Bookmark and Share

Notice: On March 31, it was announced that Statalist is moving from an email list to a forum. The old list will shut down at the end of May, and its replacement, statalist.org is already up and running.


[Date Prev][Date Next][Thread Prev][Thread Next][Date Index][Thread Index]

st: RE: Adding normal density to overlayed histograms


From   Nick Cox <n.j.cox@durham.ac.uk>
To   "'statalist@hsphsun2.harvard.edu'" <statalist@hsphsun2.harvard.edu>
Subject   st: RE: Adding normal density to overlayed histograms
Date   Thu, 21 Oct 2010 13:09:22 +0100

Michael Mitchell and Ulrich Kohler explained what is going on in Stata terms and gave excellent and essentially identical solutions to the problem posed. Here I broaden the discussion. 

A histogram has some advantages and some disadvantages.
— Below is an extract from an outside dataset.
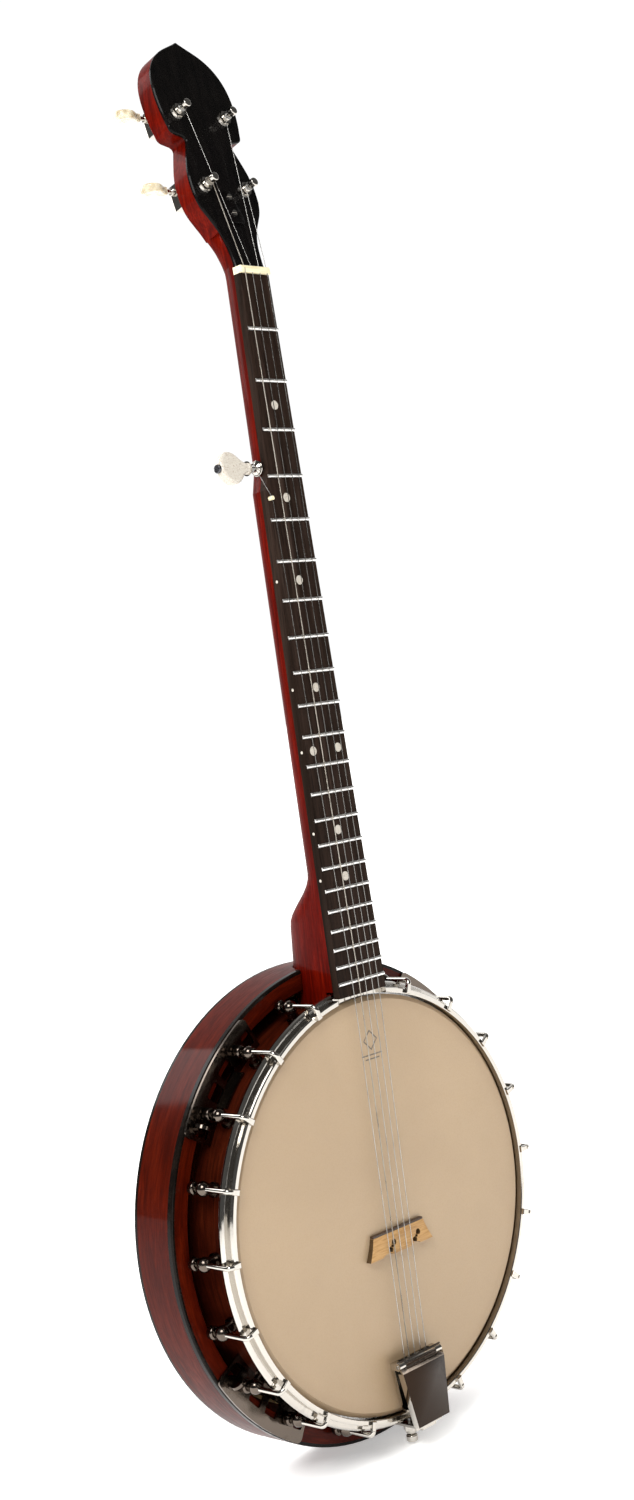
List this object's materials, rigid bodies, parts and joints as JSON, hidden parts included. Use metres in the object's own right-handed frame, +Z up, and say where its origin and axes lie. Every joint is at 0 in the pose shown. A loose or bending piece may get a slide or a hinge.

This list is a personal take and naturally not intended to be definitive or complete: 

+1. It is likely to seem familiar to analyst and audience. 

+2. People can focus on modes, left and right tails. 

-1. One histogram can easily occlude part of the other, unless you do a lot of work. 

-2. More generally, the result can easily look a bit of a mess. 

-3. Histograms depend on choices about bin width and bin starts, even if those choices are automated; such choices can be hard to optimise. 

-4. Linked to that, you can lose detail that might be important. 

-5. If the normal is a reference, the comparison is of a curve with a set of bars, which is not the easiest comparison to get right. (Sometimes, the graph is a propaganda graph presented in the spirit "Look, it's roughly normal", when a more critical look would show important features, such as heavier tails or a mild outlier.)  

Now, in terms of alternatives: 

I mention first -histogram, by() normal- which eases some of the problems. 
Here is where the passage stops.